**Stated problem**
What follows is a listing; restate every line of it word for word.
===
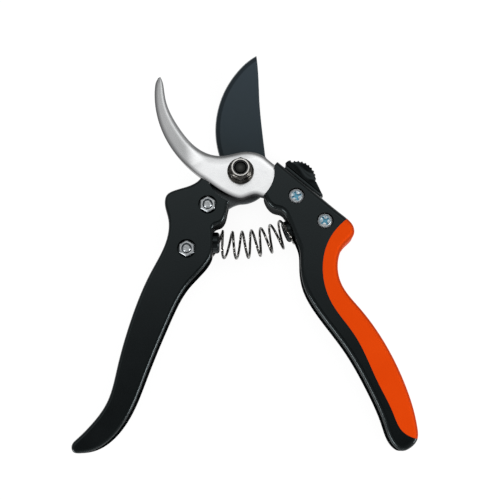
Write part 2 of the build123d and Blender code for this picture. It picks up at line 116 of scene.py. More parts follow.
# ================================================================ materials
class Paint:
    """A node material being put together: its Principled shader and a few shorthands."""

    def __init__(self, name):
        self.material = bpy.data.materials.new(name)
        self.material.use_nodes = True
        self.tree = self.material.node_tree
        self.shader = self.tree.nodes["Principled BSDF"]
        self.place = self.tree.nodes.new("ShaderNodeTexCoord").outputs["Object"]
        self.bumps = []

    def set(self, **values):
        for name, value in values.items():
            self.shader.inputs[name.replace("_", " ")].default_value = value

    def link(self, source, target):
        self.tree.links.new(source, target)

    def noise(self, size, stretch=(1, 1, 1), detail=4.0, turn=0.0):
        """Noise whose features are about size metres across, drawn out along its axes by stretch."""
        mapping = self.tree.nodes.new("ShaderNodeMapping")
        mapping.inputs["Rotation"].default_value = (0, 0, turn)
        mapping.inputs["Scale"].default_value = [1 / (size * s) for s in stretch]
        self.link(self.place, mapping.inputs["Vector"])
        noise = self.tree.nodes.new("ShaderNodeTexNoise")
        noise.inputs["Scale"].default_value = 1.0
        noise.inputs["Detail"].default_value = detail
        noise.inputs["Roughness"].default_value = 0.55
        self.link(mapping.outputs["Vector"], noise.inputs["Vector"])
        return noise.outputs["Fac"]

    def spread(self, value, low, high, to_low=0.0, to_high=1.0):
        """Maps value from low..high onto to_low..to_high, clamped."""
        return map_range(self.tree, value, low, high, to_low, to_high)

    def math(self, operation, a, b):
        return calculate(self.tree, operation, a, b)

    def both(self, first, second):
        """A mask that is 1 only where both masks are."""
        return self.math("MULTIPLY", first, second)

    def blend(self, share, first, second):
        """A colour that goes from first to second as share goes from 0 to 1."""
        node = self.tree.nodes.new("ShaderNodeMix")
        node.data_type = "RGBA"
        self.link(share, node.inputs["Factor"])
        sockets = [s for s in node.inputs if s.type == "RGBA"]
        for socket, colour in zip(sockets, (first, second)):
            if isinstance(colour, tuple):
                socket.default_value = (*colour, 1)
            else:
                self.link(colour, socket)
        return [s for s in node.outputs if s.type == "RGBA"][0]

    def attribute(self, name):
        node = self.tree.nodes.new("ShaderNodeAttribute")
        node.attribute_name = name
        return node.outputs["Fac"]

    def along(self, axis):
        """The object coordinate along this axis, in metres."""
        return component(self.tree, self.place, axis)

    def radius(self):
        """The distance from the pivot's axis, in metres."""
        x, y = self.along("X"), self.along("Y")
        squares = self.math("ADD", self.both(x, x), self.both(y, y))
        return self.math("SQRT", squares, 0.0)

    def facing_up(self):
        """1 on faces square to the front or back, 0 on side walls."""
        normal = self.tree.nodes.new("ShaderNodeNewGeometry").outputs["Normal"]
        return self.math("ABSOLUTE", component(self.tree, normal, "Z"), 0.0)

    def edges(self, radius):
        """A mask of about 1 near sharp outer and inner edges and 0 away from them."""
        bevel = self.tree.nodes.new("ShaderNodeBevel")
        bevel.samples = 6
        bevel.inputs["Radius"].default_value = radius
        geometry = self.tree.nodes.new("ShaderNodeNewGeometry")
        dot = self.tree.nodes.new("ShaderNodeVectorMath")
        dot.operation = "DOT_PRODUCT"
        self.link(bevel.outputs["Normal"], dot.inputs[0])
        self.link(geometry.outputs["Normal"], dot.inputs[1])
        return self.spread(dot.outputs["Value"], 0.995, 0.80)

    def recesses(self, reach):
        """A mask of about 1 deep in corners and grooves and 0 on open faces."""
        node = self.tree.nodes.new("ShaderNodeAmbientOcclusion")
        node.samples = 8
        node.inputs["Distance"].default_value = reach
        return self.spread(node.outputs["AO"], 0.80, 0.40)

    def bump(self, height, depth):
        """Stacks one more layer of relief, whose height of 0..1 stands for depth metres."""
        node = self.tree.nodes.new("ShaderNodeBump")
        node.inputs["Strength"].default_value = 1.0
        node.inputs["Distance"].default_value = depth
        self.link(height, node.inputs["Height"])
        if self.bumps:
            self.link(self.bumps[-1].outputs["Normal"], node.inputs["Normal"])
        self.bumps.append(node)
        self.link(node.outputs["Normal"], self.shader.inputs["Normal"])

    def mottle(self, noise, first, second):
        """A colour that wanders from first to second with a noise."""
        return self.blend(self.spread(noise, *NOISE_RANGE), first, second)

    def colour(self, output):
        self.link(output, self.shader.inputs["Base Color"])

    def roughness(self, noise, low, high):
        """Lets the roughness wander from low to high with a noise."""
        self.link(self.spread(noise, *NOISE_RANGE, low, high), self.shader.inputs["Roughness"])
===
**Exercise result**
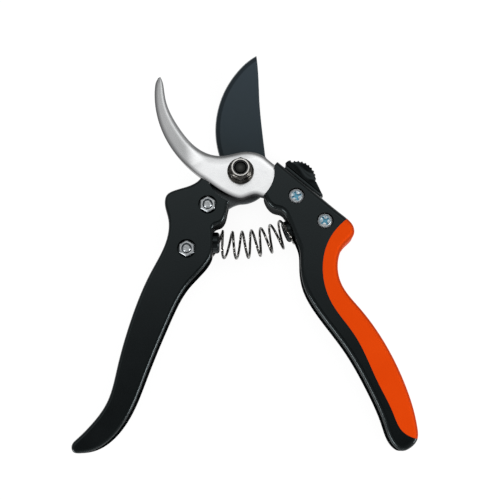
Write part 2 of the build123d and Blender code for this picture. It picks up at line 116 of scene.py. More parts follow.
# ================================================================ materials
class Paint:
    """A node material being put together: its Principled shader and a few shorthands."""

    def __init__(self, name):
        self.material = bpy.data.materials.new(name)
        self.material.use_nodes = True
        self.tree = self.material.node_tree
        self.shader = self.tree.nodes["Principled BSDF"]
        self.place = self.tree.nodes.new("ShaderNodeTexCoord").outputs["Object"]
        self.bumps = []

    def set(self, **values):
        for name, value in values.items():
            self.shader.inputs[name.replace("_", " ")].default_value = value

    def link(self, source, target):
        self.tree.links.new(source, target)

    def noise(self, size, stretch=(1, 1, 1), detail=4.0, turn=0.0):
        """Noise whose features are about size metres across, drawn out along its axes by stretch."""
        mapping = self.tree.nodes.new("ShaderNodeMapping")
        mapping.inputs["Rotation"].default_value = (0, 0, turn)
        mapping.inputs["Scale"].default_value = [1 / (size * s) for s in stretch]
        self.link(self.place, mapping.inputs["Vector"])
        noise = self.tree.nodes.new("ShaderNodeTexNoise")
        noise.inputs["Scale"].default_value = 1.0
        noise.inputs["Detail"].default_value = detail
        noise.inputs["Roughness"].default_value = 0.55
        self.link(mapping.outputs["Vector"], noise.inputs["Vector"])
        return noise.outputs["Fac"]

    def spread(self, value, low, high, to_low=0.0, to_high=1.0):
        """Maps value from low..high onto to_low..to_high, clamped."""
        return map_range(self.tree, value, low, high, to_low, to_high)

    def math(self, operation, a, b):
        return calculate(self.tree, operation, a, b)

    def both(self, first, second):
        """A mask that is 1 only where both masks are."""
        return self.math("MULTIPLY", first, second)

    def blend(self, share, first, second):
        """A colour that goes from first to second as share goes from 0 to 1."""
        node = self.tree.nodes.new("ShaderNodeMix")
        node.data_type = "RGBA"
        self.link(share, node.inputs["Factor"])
        sockets = [s for s in node.inputs if s.type == "RGBA"]
        for socket, colour in zip(sockets, (first, second)):
            if isinstance(colour, tuple):
                socket.default_value = (*colour, 1)
            else:
                self.link(colour, socket)
        return [s for s in node.outputs if s.type == "RGBA"][0]

    def attribute(self, name):
        node = self.tree.nodes.new("ShaderNodeAttribute")
        node.attribute_name = name
        return node.outputs["Fac"]

    def along(self, axis):
        """The object coordinate along this axis, in metres."""
        return component(self.tree, self.place, axis)

    def radius(self):
        """The distance from the pivot's axis, in metres."""
        x, y = self.along("X"), self.along("Y")
        squares = self.math("ADD", self.both(x, x), self.both(y, y))
        return self.math("SQRT", squares, 0.0)

    def facing_up(self):
        """1 on faces square to the front or back, 0 on side walls."""
        normal = self.tree.nodes.new("ShaderNodeNewGeometry").outputs["Normal"]
        return self.math("ABSOLUTE", component(self.tree, normal, "Z"), 0.0)

    def edges(self, radius):
        """A mask of about 1 near sharp outer and inner edges and 0 away from them."""
        bevel = self.tree.nodes.new("ShaderNodeBevel")
        bevel.samples = 6
        bevel.inputs["Radius"].default_value = radius
        geometry = self.tree.nodes.new("ShaderNodeNewGeometry")
        dot = self.tree.nodes.new("ShaderNodeVectorMath")
        dot.operation = "DOT_PRODUCT"
        self.link(bevel.outputs["Normal"], dot.inputs[0])
        self.link(geometry.outputs["Normal"], dot.inputs[1])
        return self.spread(dot.outputs["Value"], 0.995, 0.80)

    def recesses(self, reach):
        """A mask of about 1 deep in corners and grooves and 0 on open faces."""
        node = self.tree.nodes.new("ShaderNodeAmbientOcclusion")
        node.samples = 8
        node.inputs["Distance"].default_value = reach
        return self.spread(node.outputs["AO"], 0.80, 0.40)

    def bump(self, height, depth):
        """Stacks one more layer of relief, whose height of 0..1 stands for depth metres."""
        node = self.tree.nodes.new("ShaderNodeBump")
        node.inputs["Strength"].default_value = 1.0
        node.inputs["Distance"].default_value = depth
        self.link(height, node.inputs["Height"])
        if self.bumps:
            self.link(self.bumps[-1].outputs["Normal"], node.inputs["Normal"])
        self.bumps.append(node)
        self.link(node.outputs["Normal"], self.shader.inputs["Normal"])

    def mottle(self, noise, first, second):
        """A colour that wanders from first to second with a noise."""
        return self.blend(self.spread(noise, *NOISE_RANGE), first, second)

    def colour(self, output):
        self.link(output, self.shader.inputs["Base Color"])

    def roughness(self, noise, low, high):
        """Lets the roughness wander from low to high with a noise."""
        self.link(self.spread(noise, *NOISE_RANGE, low, high), self.shader.inputs["Roughness"])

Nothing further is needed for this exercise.